Ya' know, what baffles me about this is that this thread began with an implied question "what deuce doesn't have these, I'll never know" - well, maybe the poster doesn't know - but I do, and several other people do, and this information has been published on this forum in the past, as well as in print. It is, as someone pointed out in this thread, simple economics.
However, in reality the question implied was a rhetorical one - that is, it appears the original poster, and some others, instead want to make a case that they are smarter/better automotive designers than were employed by Reo.
I am not saying that the G-742 are the ultimate off-road machine - they are not - nor were they built to be. These trucks in fact were a "interim" general purpose cargo truck design that managed to soldier on for 50 years.
Now, the Reo-design competed against a wholly different design put forward by Studebaker, as well as the GMC design (G-749) - and a Ford design that didn't leave the drawing board.
What all these designs had in common was that they tried to give the customer what was being ordered. That customer was the US Army - not the Russian Army, not the German Army, not some guy who wants a rock-crawler, not some guy who wants a mud buggy.
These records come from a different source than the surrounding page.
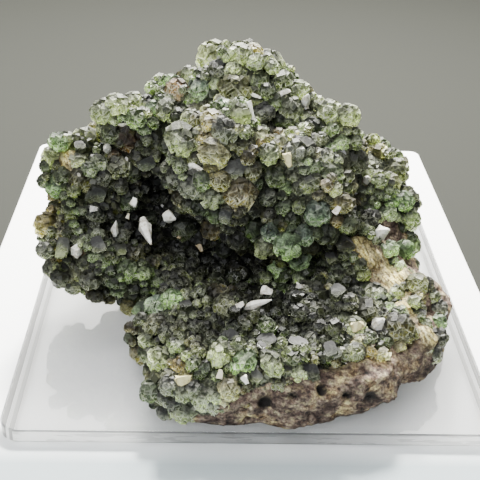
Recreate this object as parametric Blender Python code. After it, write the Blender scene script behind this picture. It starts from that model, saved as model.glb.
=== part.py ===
"""A green fluorite specimen: a brown matrix rock, its crust of grown-together
fluorite crystals, the white calcite points standing on the crust, and the clear
acrylic display base that the stone rests on. Metres, +Z up, the viewer's side
at -Y. The origin is the middle of the base's underside."""

import math
import random

import bmesh
import bpy
from mathutils import Matrix, Vector, noise

MM = 0.001

# Display base
BASE_SIDE = 100 * MM
BASE_THICKNESS = 3 * MM
BASE_CORNER_RADIUS = 4 * MM
BASE_EDGE_CHAMFER = 0.25 * MM
CORNER_SEGMENTS = 8

# Gaps that touching pieces keep
REST_GAP = 0.3 * MM
CRUST_GAP = 0.4 * MM
CALCITE_GAP = 0.3 * MM

# Rock body
FUSE_SIZE = 1.6 * MM
FUSE_SMOOTHING = 5
ROCK_TRIANGLES = 1400
BEDDING = Vector((0.18, 0.10, 1.0)).normalized()
BEDDING_STEP = 4.6 * MM
BEDDING_DEPTH = 1.1 * MM
ROUGH_COARSE = (9.0 * MM, 1.3 * MM)
ROUGH_FINE = (3.6 * MM, 0.6 * MM)

# Crust: a skin over the rock, and the crystals that grow out of it
SKIN_THICKNESS = 1.2 * MM
SKIN_TRIANGLES = 3000
CRYSTAL_COUNT = 340
CRYSTAL_SPACING = 4.8 * MM
CRYSTAL_RADIUS = (2.4 * MM, 4.2 * MM)
CRYSTAL_DEPTH = 0.1
CRYSTAL_FUSE_SIZE = 0.5 * MM
CRUST_TRIANGLES = 4650
LOWEST_CRYSTAL = 4.5 * MM
CORNER_CUT = (0.22, 0.30)
ROUND_SHARE = 0.85
LOWEST_OUTWARD = -0.55
BARE_TRIANGLES = 360
BARE_MARGIN = 1.1
GROWTH_SEED = 11

# Lumps of the rock, in millimetres above the base: centre x, y, z, half-sizes x, y, z
UPPER_MASS = (
    (-1, 16, 27, 20, 18, 17),
    (-3, 17, 46.5, 9, 9, 8),
    (3.5, 16, 42.5, 8.5, 9, 8.5),
    (-16, 14, 41.5, 7.5, 8, 7),
    (-29, 9, 38.5, 5.5, 6.5, 5.5),
    (-23, 11, 34, 8, 8, 8),
    (14.5, 11, 38, 6.5, 7, 6.5),
    (20, 7, 36, 5, 6, 5),
    (-9, -4, 33, 8, 9, 9),
    (-4, -8, 29, 7, 7, 7),
    (-6, -1, 39, 9, 9, 8),
    (11, 0, 32, 10, 10, 9),
    (14, -6, 26, 8, 7, 7),
)
LEFT_LOBE = (
    (-40, 4, 31.5, 5, 6, 5.5),
    (-36, 3, 26, 8, 9, 9),
    (-40, -5, 17, 6, 8, 6.5),
    (-33.5, -9, 13.5, 7, 8, 7),
    (-28.5, -10, 11, 6, 7, 6),
    (-30, 7, 22, 7, 9, 9),
)
RIGHT_LOBE = (
    (29, 17, 24, 8, 9, 7),
    (31, 12, 18, 7, 8, 8),
    (31, 5, 14, 7, 8, 8),
    (32.5, -3, 9, 8, 8, 8),
    (23, 14, 20, 10, 10, 10),
)
FRONT_LOBE = (
    (-17, -26, 7, 7, 7, 7),
    (-13, -39, 4, 9, 8.5, 7),
    (-4, -41.5, 4, 9, 8, 7),
    (8, -41, 4.5, 10, 8.5, 8),
    (20, -38, 5.5, 10, 9, 7),
    (31, -28, 6.5, 11, 11, 7.5),
    (36, -15, 7.5, 10, 11, 7.5),
    (-10, -24, 7, 9, 8, 7),
    (0, -30, 6, 11, 9, 9),
    (14, -26, 7, 12, 9, 9),
)
CAVITY_FLOOR = (
    (-19, -10, 5, 7, 8, 6),
    (-14, -2, 4, 10, 10, 7),
    (-3, -12, 3, 14, 10, 6),
    (13, -10, 6, 12, 10, 7),
    (24, -4, 11, 9, 10, 8),
)
CORE = (
    (1, 16, 14, 24, 20, 13),
    (-14, 14, 14, 15, 14, 11),
    (6, 27, 16, 20, 12, 14),
    (-5, 19, 6, 22, 16, 7),
    (12, 7, 6, 20, 16, 6),
)

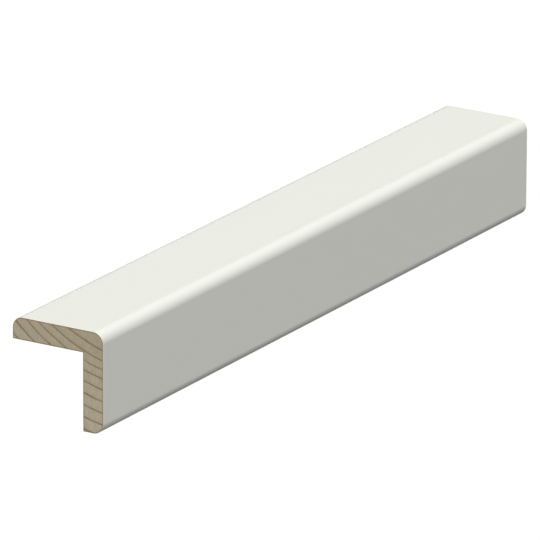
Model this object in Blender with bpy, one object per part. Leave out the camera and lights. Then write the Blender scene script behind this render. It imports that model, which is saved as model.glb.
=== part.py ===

The guys designing trucks for the supplier's to the Russian Army, British Army, German Army were undoubtedly just as smart and talented as the fellows working for Reo. The guys in the design bureau's for Soviet Army, or the German Army, or TACOM are all also probably equally skilled.....but each had their own priorities in design, be it cargo capacity, weight, fording ability, cost, mobility - thus the specifications given to the truck manufacturer's varied.